The records
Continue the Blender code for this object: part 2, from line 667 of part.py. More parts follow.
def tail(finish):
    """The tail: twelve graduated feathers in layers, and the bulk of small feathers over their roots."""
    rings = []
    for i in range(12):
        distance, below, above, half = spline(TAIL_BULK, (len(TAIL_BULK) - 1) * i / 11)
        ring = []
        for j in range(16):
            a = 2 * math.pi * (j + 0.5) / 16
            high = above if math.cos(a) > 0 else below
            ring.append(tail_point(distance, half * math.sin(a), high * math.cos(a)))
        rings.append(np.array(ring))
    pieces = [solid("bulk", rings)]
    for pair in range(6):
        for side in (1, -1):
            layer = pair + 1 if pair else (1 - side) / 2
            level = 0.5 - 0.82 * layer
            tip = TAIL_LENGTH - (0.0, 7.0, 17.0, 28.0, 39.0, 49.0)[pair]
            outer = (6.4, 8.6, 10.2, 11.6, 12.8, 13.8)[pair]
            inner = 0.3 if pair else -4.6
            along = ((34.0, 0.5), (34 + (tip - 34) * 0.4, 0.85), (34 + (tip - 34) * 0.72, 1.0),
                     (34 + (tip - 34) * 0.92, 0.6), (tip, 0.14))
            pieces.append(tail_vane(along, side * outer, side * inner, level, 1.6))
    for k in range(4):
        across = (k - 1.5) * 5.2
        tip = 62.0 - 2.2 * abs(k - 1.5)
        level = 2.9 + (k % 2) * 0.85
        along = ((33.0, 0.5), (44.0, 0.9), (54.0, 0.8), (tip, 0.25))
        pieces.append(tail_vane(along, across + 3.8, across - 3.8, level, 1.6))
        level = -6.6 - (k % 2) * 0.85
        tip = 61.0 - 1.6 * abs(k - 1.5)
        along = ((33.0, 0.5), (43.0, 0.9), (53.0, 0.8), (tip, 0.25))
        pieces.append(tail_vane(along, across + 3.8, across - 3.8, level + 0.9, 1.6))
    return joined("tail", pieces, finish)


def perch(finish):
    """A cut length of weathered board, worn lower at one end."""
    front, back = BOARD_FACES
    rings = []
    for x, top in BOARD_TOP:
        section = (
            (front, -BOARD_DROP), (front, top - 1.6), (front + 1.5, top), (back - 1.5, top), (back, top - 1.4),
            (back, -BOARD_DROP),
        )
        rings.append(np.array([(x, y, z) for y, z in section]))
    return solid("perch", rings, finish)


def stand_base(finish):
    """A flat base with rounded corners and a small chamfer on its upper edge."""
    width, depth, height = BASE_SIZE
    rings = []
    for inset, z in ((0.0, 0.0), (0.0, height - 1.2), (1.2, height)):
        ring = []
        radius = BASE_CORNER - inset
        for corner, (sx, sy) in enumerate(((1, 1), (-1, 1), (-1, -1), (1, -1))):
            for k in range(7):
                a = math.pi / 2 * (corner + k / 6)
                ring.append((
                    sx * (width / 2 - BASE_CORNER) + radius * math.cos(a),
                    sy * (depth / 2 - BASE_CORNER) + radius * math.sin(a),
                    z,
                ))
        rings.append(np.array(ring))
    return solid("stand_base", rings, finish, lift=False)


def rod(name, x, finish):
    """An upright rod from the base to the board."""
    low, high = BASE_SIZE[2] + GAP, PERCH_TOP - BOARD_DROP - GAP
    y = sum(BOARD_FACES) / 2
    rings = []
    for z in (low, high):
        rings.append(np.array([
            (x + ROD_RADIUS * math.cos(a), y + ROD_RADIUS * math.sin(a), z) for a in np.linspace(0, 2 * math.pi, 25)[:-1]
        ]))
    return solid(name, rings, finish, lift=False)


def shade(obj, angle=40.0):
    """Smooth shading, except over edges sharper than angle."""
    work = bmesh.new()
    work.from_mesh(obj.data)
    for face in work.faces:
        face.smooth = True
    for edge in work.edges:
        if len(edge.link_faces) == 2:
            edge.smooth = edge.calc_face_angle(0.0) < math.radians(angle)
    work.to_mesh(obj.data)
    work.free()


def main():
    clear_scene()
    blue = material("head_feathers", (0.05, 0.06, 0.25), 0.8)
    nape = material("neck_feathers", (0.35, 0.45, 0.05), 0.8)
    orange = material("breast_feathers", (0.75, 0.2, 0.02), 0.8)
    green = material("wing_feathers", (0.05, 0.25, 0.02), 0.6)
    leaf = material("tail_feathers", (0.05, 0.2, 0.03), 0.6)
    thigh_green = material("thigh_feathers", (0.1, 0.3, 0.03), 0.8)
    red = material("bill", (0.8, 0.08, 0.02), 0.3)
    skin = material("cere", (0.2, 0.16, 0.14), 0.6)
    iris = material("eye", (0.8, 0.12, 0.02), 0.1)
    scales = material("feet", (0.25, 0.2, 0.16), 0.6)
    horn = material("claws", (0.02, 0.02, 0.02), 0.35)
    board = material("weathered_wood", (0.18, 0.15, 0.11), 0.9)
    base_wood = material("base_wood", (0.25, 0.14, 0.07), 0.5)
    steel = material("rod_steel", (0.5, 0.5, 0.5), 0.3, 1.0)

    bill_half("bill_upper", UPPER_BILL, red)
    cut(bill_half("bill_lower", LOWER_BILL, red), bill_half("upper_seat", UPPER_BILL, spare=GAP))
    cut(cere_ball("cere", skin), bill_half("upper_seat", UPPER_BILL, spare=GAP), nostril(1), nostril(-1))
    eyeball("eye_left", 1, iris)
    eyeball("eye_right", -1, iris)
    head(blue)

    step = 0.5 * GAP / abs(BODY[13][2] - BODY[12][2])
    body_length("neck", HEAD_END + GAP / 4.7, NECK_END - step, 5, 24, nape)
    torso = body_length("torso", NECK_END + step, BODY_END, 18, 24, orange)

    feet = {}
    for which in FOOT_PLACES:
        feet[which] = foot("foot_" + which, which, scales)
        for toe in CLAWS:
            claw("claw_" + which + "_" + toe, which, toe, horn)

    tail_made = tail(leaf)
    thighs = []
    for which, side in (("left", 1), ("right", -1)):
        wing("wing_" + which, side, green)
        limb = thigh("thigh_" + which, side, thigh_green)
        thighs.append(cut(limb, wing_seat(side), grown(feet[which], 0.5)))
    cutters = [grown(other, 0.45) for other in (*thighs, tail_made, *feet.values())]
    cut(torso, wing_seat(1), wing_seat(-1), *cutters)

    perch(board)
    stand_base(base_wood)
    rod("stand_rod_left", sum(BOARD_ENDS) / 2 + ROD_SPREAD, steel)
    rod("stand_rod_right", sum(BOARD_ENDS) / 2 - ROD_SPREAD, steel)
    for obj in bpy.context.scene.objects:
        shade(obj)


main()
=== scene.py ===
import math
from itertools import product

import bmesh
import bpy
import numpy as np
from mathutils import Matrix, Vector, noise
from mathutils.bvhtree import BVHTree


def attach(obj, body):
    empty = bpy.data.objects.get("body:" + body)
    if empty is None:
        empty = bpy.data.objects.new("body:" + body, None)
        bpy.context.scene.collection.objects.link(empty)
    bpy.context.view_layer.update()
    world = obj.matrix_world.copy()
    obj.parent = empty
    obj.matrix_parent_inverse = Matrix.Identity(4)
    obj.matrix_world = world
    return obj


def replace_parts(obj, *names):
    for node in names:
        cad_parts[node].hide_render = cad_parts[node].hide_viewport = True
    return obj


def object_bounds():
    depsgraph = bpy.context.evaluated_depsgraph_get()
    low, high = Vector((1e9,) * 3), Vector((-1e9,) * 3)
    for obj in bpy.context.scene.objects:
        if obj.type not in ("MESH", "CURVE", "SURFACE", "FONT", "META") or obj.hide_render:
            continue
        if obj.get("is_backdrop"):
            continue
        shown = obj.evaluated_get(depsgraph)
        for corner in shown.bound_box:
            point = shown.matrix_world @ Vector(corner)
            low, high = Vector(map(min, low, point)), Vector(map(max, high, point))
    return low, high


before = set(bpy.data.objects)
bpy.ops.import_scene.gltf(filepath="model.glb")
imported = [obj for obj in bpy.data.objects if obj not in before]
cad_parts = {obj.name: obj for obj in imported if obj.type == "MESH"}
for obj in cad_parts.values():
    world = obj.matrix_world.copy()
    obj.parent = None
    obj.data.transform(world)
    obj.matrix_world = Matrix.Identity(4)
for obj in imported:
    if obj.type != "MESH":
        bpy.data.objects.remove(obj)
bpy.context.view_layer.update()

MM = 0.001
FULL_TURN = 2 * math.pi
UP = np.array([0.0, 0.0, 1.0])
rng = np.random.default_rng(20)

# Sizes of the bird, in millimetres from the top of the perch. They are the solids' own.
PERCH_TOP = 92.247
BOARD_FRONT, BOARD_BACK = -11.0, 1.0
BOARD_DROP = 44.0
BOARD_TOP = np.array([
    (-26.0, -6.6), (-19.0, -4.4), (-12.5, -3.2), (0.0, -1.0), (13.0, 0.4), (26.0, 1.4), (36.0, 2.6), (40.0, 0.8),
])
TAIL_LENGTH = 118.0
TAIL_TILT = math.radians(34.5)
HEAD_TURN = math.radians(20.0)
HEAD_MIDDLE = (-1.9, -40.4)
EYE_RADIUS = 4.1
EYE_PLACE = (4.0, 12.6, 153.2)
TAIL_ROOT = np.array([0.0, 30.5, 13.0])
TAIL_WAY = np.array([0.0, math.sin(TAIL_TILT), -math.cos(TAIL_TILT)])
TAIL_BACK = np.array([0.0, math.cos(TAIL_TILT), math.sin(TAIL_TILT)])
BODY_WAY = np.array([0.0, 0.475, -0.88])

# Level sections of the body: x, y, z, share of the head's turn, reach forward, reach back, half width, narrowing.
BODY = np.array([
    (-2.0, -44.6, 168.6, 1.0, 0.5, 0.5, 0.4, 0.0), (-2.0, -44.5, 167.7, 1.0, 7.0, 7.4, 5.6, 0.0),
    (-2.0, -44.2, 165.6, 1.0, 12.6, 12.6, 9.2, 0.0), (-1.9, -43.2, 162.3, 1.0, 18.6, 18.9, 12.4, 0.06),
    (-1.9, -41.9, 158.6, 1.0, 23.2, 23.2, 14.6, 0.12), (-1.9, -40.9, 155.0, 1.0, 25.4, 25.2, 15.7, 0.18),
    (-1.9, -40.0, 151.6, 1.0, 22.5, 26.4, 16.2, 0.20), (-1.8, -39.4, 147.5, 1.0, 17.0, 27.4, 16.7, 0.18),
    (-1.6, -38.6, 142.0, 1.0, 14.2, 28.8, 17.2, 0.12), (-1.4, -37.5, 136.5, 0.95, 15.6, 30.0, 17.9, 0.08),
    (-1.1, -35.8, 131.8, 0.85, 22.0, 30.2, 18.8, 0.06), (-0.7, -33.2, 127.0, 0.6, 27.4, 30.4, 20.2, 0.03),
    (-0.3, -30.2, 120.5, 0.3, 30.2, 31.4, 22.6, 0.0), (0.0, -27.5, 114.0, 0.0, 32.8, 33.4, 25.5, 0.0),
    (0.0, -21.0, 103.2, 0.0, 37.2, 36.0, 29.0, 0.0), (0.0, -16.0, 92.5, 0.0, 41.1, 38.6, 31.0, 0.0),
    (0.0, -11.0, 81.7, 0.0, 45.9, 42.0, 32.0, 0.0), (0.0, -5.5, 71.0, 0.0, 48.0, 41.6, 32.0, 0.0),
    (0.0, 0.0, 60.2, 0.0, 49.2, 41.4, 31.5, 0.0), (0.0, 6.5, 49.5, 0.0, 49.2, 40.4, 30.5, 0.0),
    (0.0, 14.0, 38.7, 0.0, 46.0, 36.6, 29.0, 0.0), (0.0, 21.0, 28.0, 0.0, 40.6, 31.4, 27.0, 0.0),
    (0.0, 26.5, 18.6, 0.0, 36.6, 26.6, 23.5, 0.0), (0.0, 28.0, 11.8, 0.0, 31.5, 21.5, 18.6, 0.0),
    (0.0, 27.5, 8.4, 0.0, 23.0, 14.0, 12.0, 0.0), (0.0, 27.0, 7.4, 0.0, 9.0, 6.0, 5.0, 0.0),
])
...
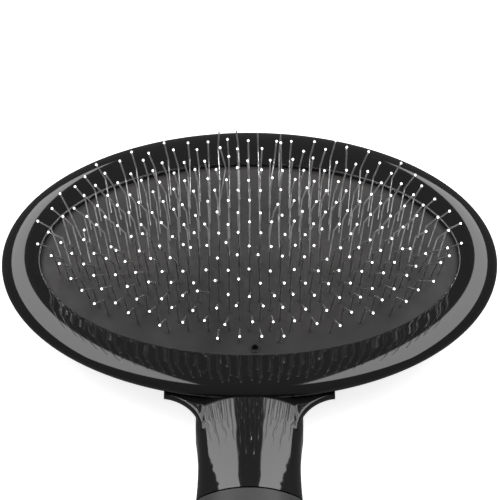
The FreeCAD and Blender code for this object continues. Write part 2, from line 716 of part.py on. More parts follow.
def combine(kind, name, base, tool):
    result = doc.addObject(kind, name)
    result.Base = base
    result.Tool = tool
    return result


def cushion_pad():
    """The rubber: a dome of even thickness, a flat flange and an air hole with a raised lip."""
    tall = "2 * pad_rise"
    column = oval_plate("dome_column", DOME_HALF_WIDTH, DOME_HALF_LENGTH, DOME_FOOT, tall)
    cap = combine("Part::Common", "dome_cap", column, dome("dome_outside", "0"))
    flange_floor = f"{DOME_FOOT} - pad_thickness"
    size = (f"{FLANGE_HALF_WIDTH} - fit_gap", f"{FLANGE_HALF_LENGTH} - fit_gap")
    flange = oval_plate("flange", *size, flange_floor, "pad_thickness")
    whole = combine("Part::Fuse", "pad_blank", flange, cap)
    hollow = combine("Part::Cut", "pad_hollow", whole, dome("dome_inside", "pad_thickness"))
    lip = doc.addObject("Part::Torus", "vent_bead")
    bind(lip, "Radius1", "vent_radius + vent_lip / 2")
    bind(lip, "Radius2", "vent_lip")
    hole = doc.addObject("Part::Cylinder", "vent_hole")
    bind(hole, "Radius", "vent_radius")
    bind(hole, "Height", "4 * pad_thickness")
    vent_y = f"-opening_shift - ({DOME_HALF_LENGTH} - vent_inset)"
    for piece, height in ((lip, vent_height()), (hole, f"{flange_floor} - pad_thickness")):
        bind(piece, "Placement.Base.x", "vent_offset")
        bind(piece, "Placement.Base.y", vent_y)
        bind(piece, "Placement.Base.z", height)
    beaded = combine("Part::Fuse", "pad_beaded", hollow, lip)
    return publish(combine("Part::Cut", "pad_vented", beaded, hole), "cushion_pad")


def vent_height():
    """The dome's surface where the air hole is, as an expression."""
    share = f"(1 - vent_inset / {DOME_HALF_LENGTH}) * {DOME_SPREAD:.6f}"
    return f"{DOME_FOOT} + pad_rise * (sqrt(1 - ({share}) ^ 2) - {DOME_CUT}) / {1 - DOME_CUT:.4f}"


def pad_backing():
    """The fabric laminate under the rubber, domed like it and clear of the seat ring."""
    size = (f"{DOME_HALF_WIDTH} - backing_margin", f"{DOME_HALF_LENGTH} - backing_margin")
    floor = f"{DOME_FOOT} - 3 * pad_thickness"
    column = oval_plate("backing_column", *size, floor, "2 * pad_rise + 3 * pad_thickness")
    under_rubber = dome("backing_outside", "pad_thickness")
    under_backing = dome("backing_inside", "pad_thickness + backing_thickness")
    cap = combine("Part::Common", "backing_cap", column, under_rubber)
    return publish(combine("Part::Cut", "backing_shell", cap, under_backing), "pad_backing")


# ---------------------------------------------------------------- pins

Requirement
Everything from the line with "The FreeCAD and" through the line with "return result" is to be output exactly; leave out all other lines.

Expected answer
The FreeCAD and Blender code for this object continues. Write part 2, from line 716 of part.py on. More parts follow.
def combine(kind, name, base, tool):
    result = doc.addObject(kind, name)
    result.Base = base
    result.Tool = tool
    return result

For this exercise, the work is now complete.